Chronic delays in 787 deliveries caused the airline to put some planned routes on hold, but also forced it to become more efficient. “It was not a bad time to sit it out for a couple of years, says Rovinescu. From a perspective of culture and transformational change, the delay was a good thing. When I arrived in 2009, we had a lot of challenges. What we didn’t need was a $4.5 billion financing requirement for new aircraft.

Obviously some direct routes had to be placed on the backburner. But it enabled us to become more efficient using our existing assets. We managed to grow capacity in each of the last three years basically off the same fleet.”

Seven 787s are scheduled to be handed in over 2014. The remaining 30 aircraft will arrive between 2015 and 2019. Rovinescu won’t discuss where the first airplanes will be deployed or whether the airline is seeking compensation from Boeing for late deliveries. He does admit, however, that he would prefer to have the 787 in 2013 rather than 2014.

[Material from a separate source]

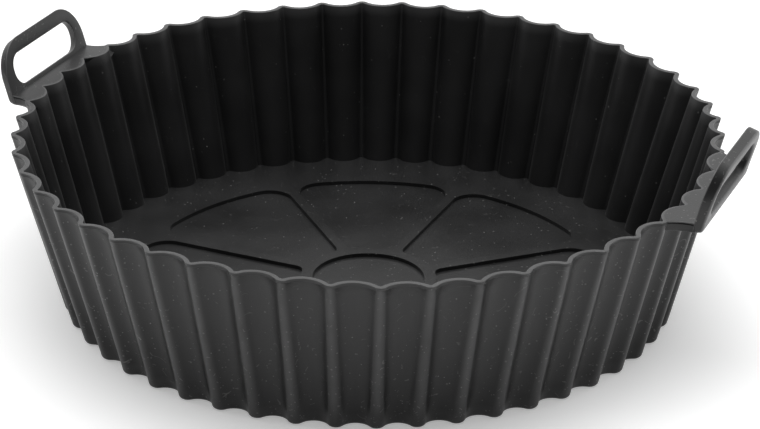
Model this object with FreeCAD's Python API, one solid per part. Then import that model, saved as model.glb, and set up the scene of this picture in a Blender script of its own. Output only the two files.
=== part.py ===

As Air Canada struggles to lower its cost structure, it’s easy to question whether bankruptcy delivered the fix the airline needed, or just kicked structural problems further down the road. “You can’t snap your fingers and fix everything over night,” says Rovinescu. “We had some structural fixes and we were able to start weaning people off the notion of defined benefits in perpetuity. Some things were too difficult to accept in the social environment we had at the time. We also had fleet rationalization – getting brand new airplanes like the Boeing 777s and Embraer and taking out less fuel-efficient aircraft like the 747. If I look at this continuum of 25 years dating back to privatization, we have had a lot of structural change and a lot of good positive steps. Privatization was the first step. Restructuring was the second step. There will be a third step, a fourth step and a fifth step.”